CHI SONO
Teresa Stankiewicz –
Nata in Polonia, si e’ diplomata al liceo artistico e successivamente specializzata nel restauro degli arazzi e delle stoffe. Dopo aver provato diverse tecniche di pittura, l’artista si e’ innamorata della pittura a olio e ha deciso di indirizzarsi verso questo genere. In Italia dal 1989, Teresa Stankiewicz nutre una forte passione per il mare, che raffigura nella maggior parte dei suoi quadri.
Le sue opere fanno parte di collezioni private sia in Italia che all’estero.

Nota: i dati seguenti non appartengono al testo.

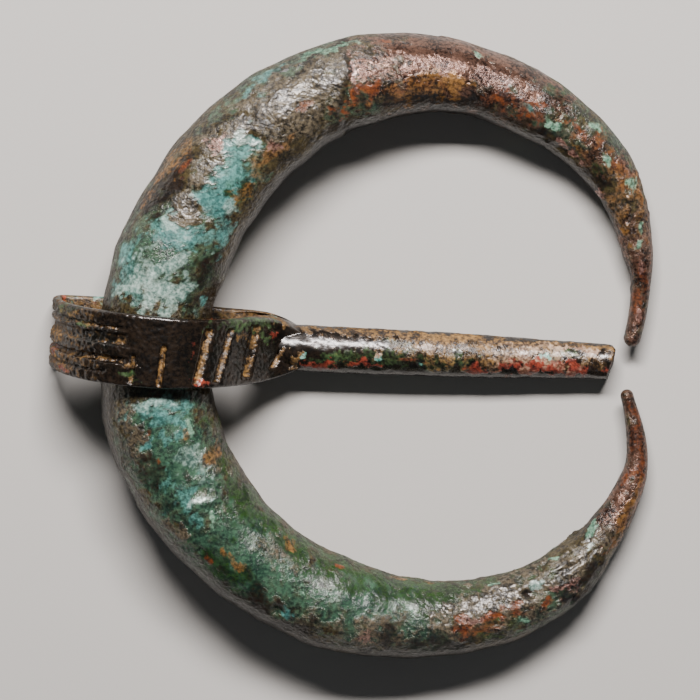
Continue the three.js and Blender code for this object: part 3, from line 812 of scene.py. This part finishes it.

“In un solare mattino di maggio, in concomitanza con un’importante rassegna collettiva di pittura
contemporanea, fra le piu’ autorevoli presenze espositrici, abbiamo incontrato Teresa Stankiewicz,
eccellente artista figurativa, dotata di innate valenze estetiche deputate ad esorcizzare il fascino
discreto del colore.
Un colore caldo e suadente, distribuito amorevolmente con saggezza antica, attraverso rapide
pennellate capaci di lasciare esplodere la romantica sinfonia del paesaggio mitteleuropeo, con
particolare riguardo alle irruenti marine tempestate dal vento. E’ bastato un rapido squadro rivolto
alle opere selezionate della valente pittrice polacca, per riconoscere d’istinto e condividere l’immane
bellezza del mare, inteso come vera e propria trasposizione onirica dell’istanza esistenziale della
vita.
Una tavolozza, la sua, impreziosita dagli azzurri cobalto, dai verdi smeraldo, dagli intensi turchini e
dai tenui ocra, che nella loro materica coesistenza, enumerano altrettanti capitoli iconografici intrisi
di emozione.
E a tal proposito ci par giusto aggiungere i riferimenti ai significativi assunti che la pittrice ha dedicato al suolo natio, laddove il bianchissimo manto delle nevi solcate dalla slitta, lascia rifluire purissimi ricordi.”
critico d’arte
Aldo Albani
Le opere della Stankiewicz sono oli su tela raffiguranti marine. Dunque marine non identificabili in un luogo ben preciso ma ideali, orizzonti umorali, presagi intimi della nostra condotta. Tentare di recensire una sua opera mi è sembrato un poco come cercare di arginare il mare. Sono infatti arrivato alla conclusione che è solo possibile descriverne una “concezione speciosissima dell’opera” (come direbbe Pirandello), ovvero una concezione molto allettante ma sostanzialmente inconsistente. Il mare infatti ha sempre attratto tutti, perché il mare ha una sua anima, e come tutto ciò che è animato diventa ai più incomprensibile, incalcolabile. Il mare evoca in noi dubbi, profezie ancestrali, domande esistenziali. Quando Sartre sente la realtà attraverso un ciottolo, stretto nella propria mano, ne rimane scosso per il senso di vuoto percepito (da li la Nausea). L’essenza delle cose, tra le quali noi viviamo, è vuoto. La stessa sensazione è percepibile osservando queste onde, vuote nel loro essere infinite, senza definizioni ne identità propria. Non è quindi la sensibilità ciò che ci contraddistingue dagli altri uomini, ma il modo in cui reagiamo a ciò che la nostra sensibilità percepisce. Quindi la sensibilità è strumentale al raggiungimento di una visione della realtà ontologica e gnoseologica vuota. Il mare rimane un mistero, come ciò che si ribella alle contingenza monetarie di cui la terra ferma è intrappolata. Nelle onde si ricerca ancora l’essenza, le origini, in quel liquido amniotico ci ricongiungiamo nella creazione. Pirandello alla fine della sua poetica giunge, con amarezza, al relativismo, tutto è relativo, l’unica soluzione è continuare a fluire in una incomprensibile esistenza, come il mare, senza più tentare di definire.